Sometimes emotional struggles are hiding in plain sight
Following up on mental health days has enabled the district to “find students we wouldn’t otherwise know are struggling,” Abraham said. And Hilliard refers more students to a local children’s hospital for mental health care than other similar-sized districts in the county, Abraham said.
“I consider that a good thing,” he said. “It means kids are getting the help they need.”
Mental health experts urge districts to take these kinds of multipronged approaches.
“Mental health days aren’t the ultimate solution; they’re a piece of a larger puzzle,” said Jill Cook, the executive director of the American School Counselor Association. Noting that federal stimulus funds can be used to hire mental health professionals, Cook encouraged districts to get as close as they can to the ratios recommended for school counselors (one per 250 students) and psychologists (1 per 500 students). Most fall far below those levels.
Cook also recommends that schools build strong partnerships with community mental health providers, and train all staff members—not just teachers and administrators—to recognize signs of struggle in their students.
If you can’t get out of bed one day, it's not because you’re bad.
Mary Giliberti, the vice president for policy at Mental Health America, encourages schools to envision their mental health programming as a spectrum that includes prevention, recognition, and services.
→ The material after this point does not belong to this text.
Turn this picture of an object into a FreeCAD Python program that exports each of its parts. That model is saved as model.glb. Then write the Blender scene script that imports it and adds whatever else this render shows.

Granting excused absences for mental health days can help prevent a serious problem, or facilitate getting treatment, she said.
She urged schools to provide counseling on campus, too, wherever possible, whether they use their own staff or staff members from a community organization. Students of color are more likely to face transportation challenges if they have to seek treatment off-campus, Giliberti said, so school-based options carry an outsized benefit for those students.
Nevada’s law requires a note from a medical or behavioral health professional. Most of these laws, however, permit parents to report such absences. But experts and policymakers don’t seem too concerned that the policies will be abused.
Popular culture loves to depict mental health days with air quotes and a wink, an excuse for perfectly healthy people to play hooky from work. But taking “decompression days” occasionally can be one effective way to manage emotions and stress, Cook said. Even still, it’s not a bad idea for schools to make sure those days aren’t used by the “school avoidant,” she said.
In Hilliard City, overuse of mental health days is not something Abraham worries about.
“Maybe a few kids might take advantage of it,” he said. “But if we catch just one kiddo struggling with mental health and we’re able to get that student some help, it’s well worth it.”